(Information supplied):
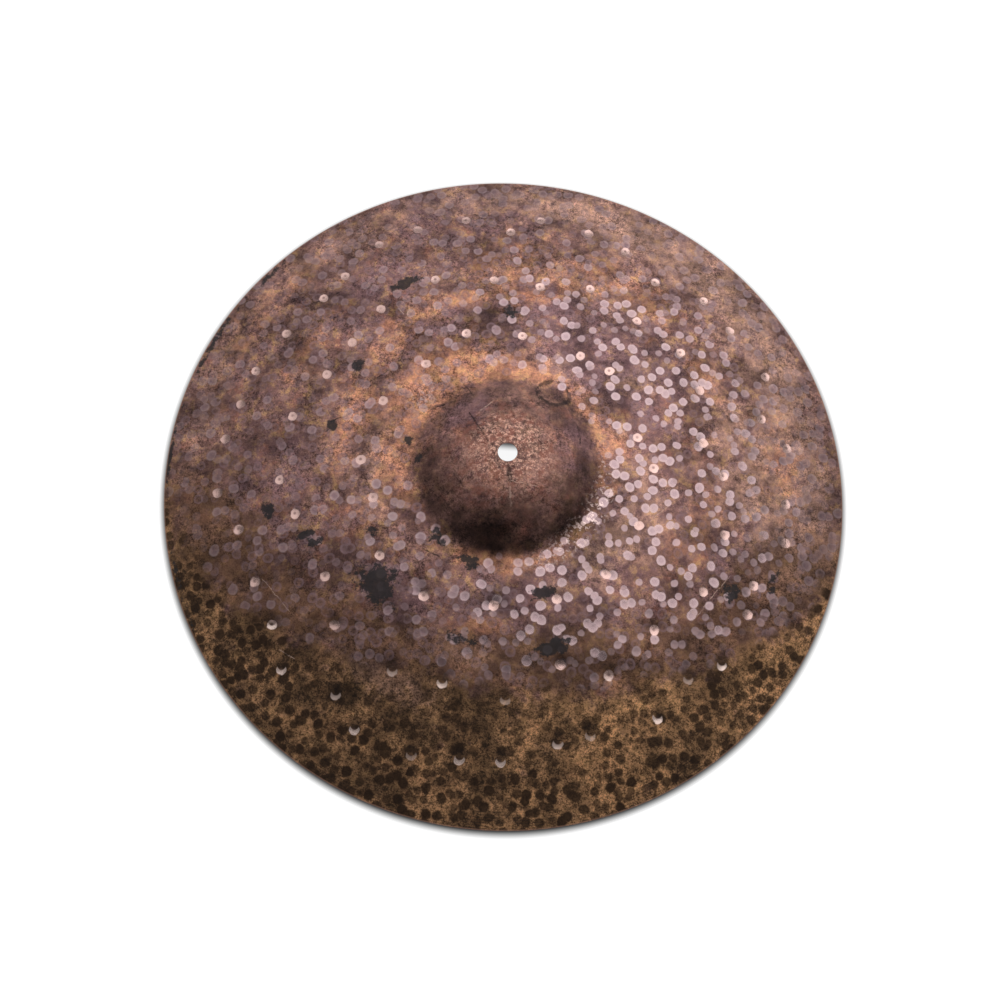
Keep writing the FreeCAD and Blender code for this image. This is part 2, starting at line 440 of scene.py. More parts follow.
def hammering_tree():
    """Geometry Nodes that sink marks, pits, basins and waves into a plate."""
    tree = bpy.data.node_groups.new("hammering", "GeometryNodeTree")
    interface = tree.interface
    interface.new_socket("Plate", in_out="INPUT", socket_type="NodeSocketGeometry")
    for name in ("Mark depth", "Pit depth", "Basin depth", "Wave height"):
        interface.new_socket(name, in_out="INPUT", socket_type="NodeSocketFloat")
    interface.new_socket("Bronze", in_out="INPUT", socket_type="NodeSocketMaterial")
    interface.new_socket("Plate", in_out="OUTPUT", socket_type="NodeSocketGeometry")
    given = tree.nodes.new("NodeGroupInput")
    mark_depth, pit_depth, basin_depth, wave_height = (
        Field(tree, given.outputs[name])
        for name in ("Mark depth", "Pit depth", "Basin depth", "Wave height")
    )
    place = input_place(tree)
    x, y, _ = place.parts()
    from_axis = vector_of(tree, x, y).length()
    flat = vector_of(tree, x, y)
    near = hammer_marks(flat)[0]
    pit_distance = deep_blows(flat)[0]
    top = named_attribute(tree, "top_side")
    sunk = dent_depth(near, pit_distance, mark_depth * top, pit_depth, basin_depth)
    wave = (noise(flat, 46.0, 1.0) - 0.5) * wave_height * from_axis.smooth(20.0, 90.0, 0.35, 1.0)
    still_rim = from_axis.smooth(EDGE - 9.0, EDGE - 0.8, 1.0, 0.0)
    still_hole = from_axis.smooth(HOLE + 1.0, HOLE + 9.0, 0.0, 1.0)
    rise = (wave - sunk) * still_rim * still_hole * 0.001
    move = tree.nodes.new("GeometryNodeSetPosition")
    tree.links.new(given.outputs["Plate"], move.inputs["Geometry"])
    plug(tree, move.inputs["Offset"], vector_of(tree, 0.0, 0.0, rise))
    real = tree.nodes.new("GeometryNodeRealizeInstances")
    tree.links.new(move.outputs[0], real.inputs[0])
    bronze = tree.nodes.new("GeometryNodeSetMaterial")
    tree.links.new(real.outputs[0], bronze.inputs["Geometry"])
    tree.links.new(given.outputs["Bronze"], bronze.inputs["Material"])
    result = tree.nodes.new("NodeGroupOutput")
    tree.links.new(bronze.outputs[0], result.inputs[0])
    return tree


def apply_tree(piece, tree, settings):
    """Runs a tree on a piece and keeps the result as the piece's own mesh."""
    modifier = piece.modifiers.new(tree.name, "NODES")
    modifier.node_group = tree
    sockets = {s.name: s.identifier for s in tree.interface.items_tree if s.in_out == "INPUT"}
    for name, value in settings.items():
        modifier[sockets[name]] = value
    ready = piece.evaluated_get(bpy.context.evaluated_depsgraph_get())
    mesh = bpy.data.meshes.new_from_object(ready)
    mesh.name = piece.name
    piece.modifiers.remove(modifier)
    piece.data = mesh


bronze = bpy.data.materials.new("hammered_bronze")
apply_tree(
    plate,
    hammering_tree(),
    {"Mark depth": 0.06, "Pit depth": 0.34, "Basin depth": 0.48, "Wave height": 1.2, "Bronze": bronze},
)
heights = np.array([v.co.z for v in plate.data.vertices]) * 1000
print(f"hammered plate from {heights.min():.2f} to {heights.max():.2f} mm")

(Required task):
Output the complete data exactly as written.

(The completed task):
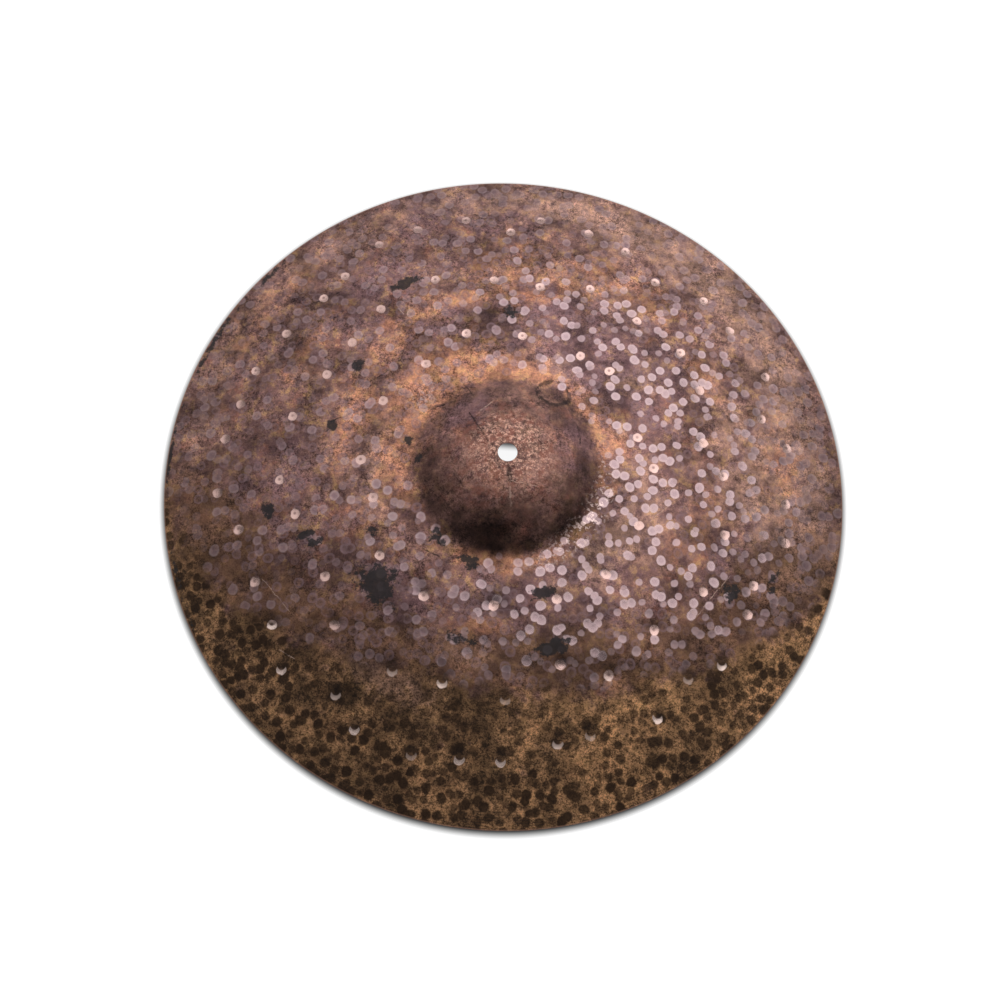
Keep writing the FreeCAD and Blender code for this image. This is part 2, starting at line 440 of scene.py. More parts follow.
def hammering_tree():
    """Geometry Nodes that sink marks, pits, basins and waves into a plate."""
    tree = bpy.data.node_groups.new("hammering", "GeometryNodeTree")
    interface = tree.interface
    interface.new_socket("Plate", in_out="INPUT", socket_type="NodeSocketGeometry")
    for name in ("Mark depth", "Pit depth", "Basin depth", "Wave height"):
        interface.new_socket(name, in_out="INPUT", socket_type="NodeSocketFloat")
    interface.new_socket("Bronze", in_out="INPUT", socket_type="NodeSocketMaterial")
    interface.new_socket("Plate", in_out="OUTPUT", socket_type="NodeSocketGeometry")
    given = tree.nodes.new("NodeGroupInput")
    mark_depth, pit_depth, basin_depth, wave_height = (
        Field(tree, given.outputs[name])
        for name in ("Mark depth", "Pit depth", "Basin depth", "Wave height")
    )
    place = input_place(tree)
    x, y, _ = place.parts()
    from_axis = vector_of(tree, x, y).length()
    flat = vector_of(tree, x, y)
    near = hammer_marks(flat)[0]
    pit_distance = deep_blows(flat)[0]
    top = named_attribute(tree, "top_side")
    sunk = dent_depth(near, pit_distance, mark_depth * top, pit_depth, basin_depth)
    wave = (noise(flat, 46.0, 1.0) - 0.5) * wave_height * from_axis.smooth(20.0, 90.0, 0.35, 1.0)
    still_rim = from_axis.smooth(EDGE - 9.0, EDGE - 0.8, 1.0, 0.0)
    still_hole = from_axis.smooth(HOLE + 1.0, HOLE + 9.0, 0.0, 1.0)
    rise = (wave - sunk) * still_rim * still_hole * 0.001
    move = tree.nodes.new("GeometryNodeSetPosition")
    tree.links.new(given.outputs["Plate"], move.inputs["Geometry"])
    plug(tree, move.inputs["Offset"], vector_of(tree, 0.0, 0.0, rise))
    real = tree.nodes.new("GeometryNodeRealizeInstances")
    tree.links.new(move.outputs[0], real.inputs[0])
    bronze = tree.nodes.new("GeometryNodeSetMaterial")
    tree.links.new(real.outputs[0], bronze.inputs["Geometry"])
    tree.links.new(given.outputs["Bronze"], bronze.inputs["Material"])
    result = tree.nodes.new("NodeGroupOutput")
    tree.links.new(bronze.outputs[0], result.inputs[0])
    return tree


def apply_tree(piece, tree, settings):
    """Runs a tree on a piece and keeps the result as the piece's own mesh."""
    modifier = piece.modifiers.new(tree.name, "NODES")
    modifier.node_group = tree
    sockets = {s.name: s.identifier for s in tree.interface.items_tree if s.in_out == "INPUT"}
    for name, value in settings.items():
        modifier[sockets[name]] = value
    ready = piece.evaluated_get(bpy.context.evaluated_depsgraph_get())
    mesh = bpy.data.meshes.new_from_object(ready)
    mesh.name = piece.name
    piece.modifiers.remove(modifier)
    piece.data = mesh


bronze = bpy.data.materials.new("hammered_bronze")
apply_tree(
    plate,
    hammering_tree(),
    {"Mark depth": 0.06, "Pit depth": 0.34, "Basin depth": 0.48, "Wave height": 1.2, "Bronze": bronze},
)
heights = np.array([v.co.z for v in plate.data.vertices]) * 1000
print(f"hammered plate from {heights.min():.2f} to {heights.max():.2f} mm")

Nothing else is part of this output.